▶ WRITTEN INSTRUCTION
Repeat the whole listing exactly as written.

───── DATASET CONTENT

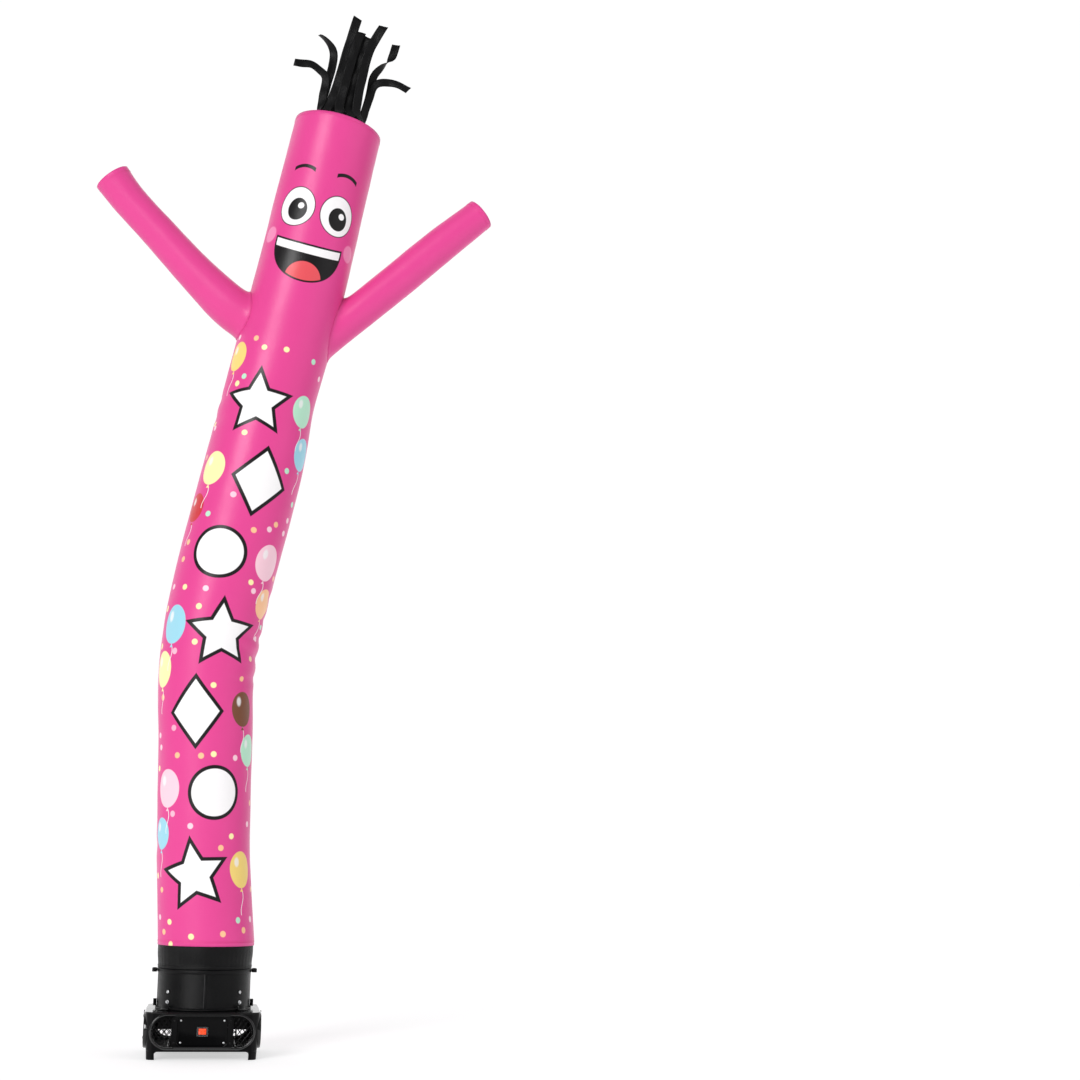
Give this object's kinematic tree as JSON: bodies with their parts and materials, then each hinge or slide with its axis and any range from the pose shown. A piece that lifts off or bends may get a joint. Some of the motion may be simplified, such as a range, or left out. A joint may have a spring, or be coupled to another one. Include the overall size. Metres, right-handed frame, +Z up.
{
  "type": "inflatable air dancer with its floor blower",
  "caption": "Inflatable air dancer: a tall leaning cloth tube with two waving arms and a streamer fringe, on a square floor blower with a switch and mains lead.",
  "frame": {"origin": "on the floor, under the middle of the outline without the mains lead; the blower's axis is at x = -0.2075", "axes": "+Z up, -Y towards the figure's front and the switch, +X towards the side that the figure leans to"},
  "size_m": [1.4067, 0.5815, 3.7017],
  "materials": {
    "pink_cloth": "ripstop nylon, faint sheen",
    "black_cloth": "woven nylon, matte",
    "hook_tape": "hook tape, dull",
    "housing": "moulded, glossy",
    "grained_plastic": "leather grain, satin",
    "zinc_screws": "zinc plated",
    "red_rocker": "moulded, glossy",
    "clear_cover": "clear, glossy",
    "cord": "smooth sheath",
    "plug_pins": "polished"
  },
  "bodies": {
    "root": {"arm_left": "pink_cloth", "arm_right": "pink_cloth", "base_housing": "housing", "body_tube": "pink_cloth", "bracket_1": "housing", "bracket_2": "housing", "bracket_3": "housing", "bracket_4": "housing", "cord_coil": "cord", "cord_tail": "cord", "cord_tube": "cord", "cuff": "black_cloth", "duct": "grained_plastic", "duct_bolt_1": "zinc_screws", "duct_bolt_2": "zinc_screws", "duct_bolt_3": "zinc_screws", "duct_bolt_4": "zinc_screws", "duct_screw_1": "zinc_screws", "duct_screw_2": "zinc_screws", "duct_screw_3": "zinc_screws", "duct_screw_4": "zinc_screws", "foot_clip_left": "grained_plastic", "foot_clip_right": "grained_plastic", "gland": "housing", "hair_fringe": "black_cloth", "head_panel": "pink_cloth", "hook_band": "hook_tape", "hoop_ring": "grained_plastic", "hoop_tab_left": "grained_plastic", "hoop_tab_right": "grained_plastic", "lattice_back": "housing", "lattice_front": "housing", "lattice_left": "housing", "lattice_right": "housing", "panel_screw_1": "zinc_screws", "panel_screw_2": "zinc_screws", "panel_screw_3": "zinc_screws", "panel_screw_4": "zinc_screws", "plug": "cord", "plug_pin_1": "plug_pins", "plug_pin_2": "plug_pins", "plug_pin_3": "plug_pins", "strap_back": "housing", "strap_left": "housing", "strap_right": "housing", "switch_bezel": "housing", "switch_cover": "clear_cover", "switch_panel": "housing", "top_grille": "housing"},
    "rocker": {"switch_rocker": "red_rocker"}
  },
  "joints": [
    {"name": "switch_rock", "type": "hinge", "parent": "root", "child": "rocker", "pos_m": [-0.2075, -0.181, 0.0905], "axis": [1, 0, 0], "range_deg": [0, 16]}
  ]
}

──────────

▶ TASK RESULT
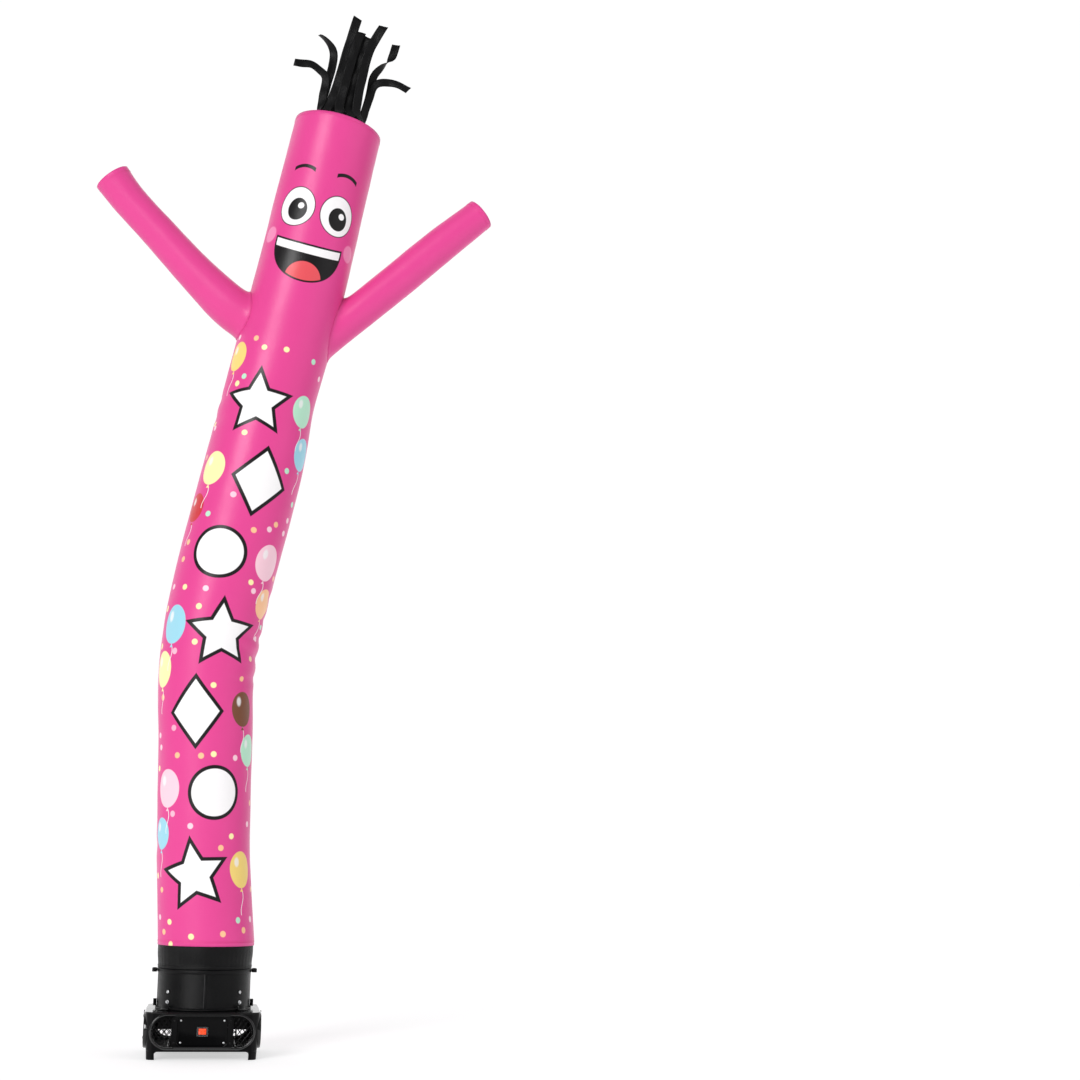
Give this object's kinematic tree as JSON: bodies with their parts and materials, then each hinge or slide with its axis and any range from the pose shown. A piece that lifts off or bends may get a joint. Some of the motion may be simplified, such as a range, or left out. A joint may have a spring, or be coupled to another one. Include the overall size. Metres, right-handed frame, +Z up.
{
  "type": "inflatable air dancer with its floor blower",
  "caption": "Inflatable air dancer: a tall leaning cloth tube with two waving arms and a streamer fringe, on a square floor blower with a switch and mains lead.",
  "frame": {"origin": "on the floor, under the middle of the outline without the mains lead; the blower's axis is at x = -0.2075", "axes": "+Z up, -Y towards the figure's front and the switch, +X towards the side that the figure leans to"},
  "size_m": [1.4067, 0.5815, 3.7017],
  "materials": {
    "pink_cloth": "ripstop nylon, faint sheen",
    "black_cloth": "woven nylon, matte",
    "hook_tape": "hook tape, dull",
    "housing": "moulded, glossy",
    "grained_plastic": "leather grain, satin",
    "zinc_screws": "zinc plated",
    "red_rocker": "moulded, glossy",
    "clear_cover": "clear, glossy",
    "cord": "smooth sheath",
    "plug_pins": "polished"
  },
  "bodies": {
    "root": {"arm_left": "pink_cloth", "arm_right": "pink_cloth", "base_housing": "housing", "body_tube": "pink_cloth", "bracket_1": "housing", "bracket_2": "housing", "bracket_3": "housing", "bracket_4": "housing", "cord_coil": "cord", "cord_tail": "cord", "cord_tube": "cord", "cuff": "black_cloth", "duct": "grained_plastic", "duct_bolt_1": "zinc_screws", "duct_bolt_2": "zinc_screws", "duct_bolt_3": "zinc_screws", "duct_bolt_4": "zinc_screws", "duct_screw_1": "zinc_screws", "duct_screw_2": "zinc_screws", "duct_screw_3": "zinc_screws", "duct_screw_4": "zinc_screws", "foot_clip_left": "grained_plastic", "foot_clip_right": "grained_plastic", "gland": "housing", "hair_fringe": "black_cloth", "head_panel": "pink_cloth", "hook_band": "hook_tape", "hoop_ring": "grained_plastic", "hoop_tab_left": "grained_plastic", "hoop_tab_right": "grained_plastic", "lattice_back": "housing", "lattice_front": "housing", "lattice_left": "housing", "lattice_right": "housing", "panel_screw_1": "zinc_screws", "panel_screw_2": "zinc_screws", "panel_screw_3": "zinc_screws", "panel_screw_4": "zinc_screws", "plug": "cord", "plug_pin_1": "plug_pins", "plug_pin_2": "plug_pins", "plug_pin_3": "plug_pins", "strap_back": "housing", "strap_left": "housing", "strap_right": "housing", "switch_bezel": "housing", "switch_cover": "clear_cover", "switch_panel": "housing", "top_grille": "housing"},
    "rocker": {"switch_rocker": "red_rocker"}
  },
  "joints": [
    {"name": "switch_rock", "type": "hinge", "parent": "root", "child": "rocker", "pos_m": [-0.2075, -0.181, 0.0905], "axis": [1, 0, 0], "range_deg": [0, 16]}
  ]
}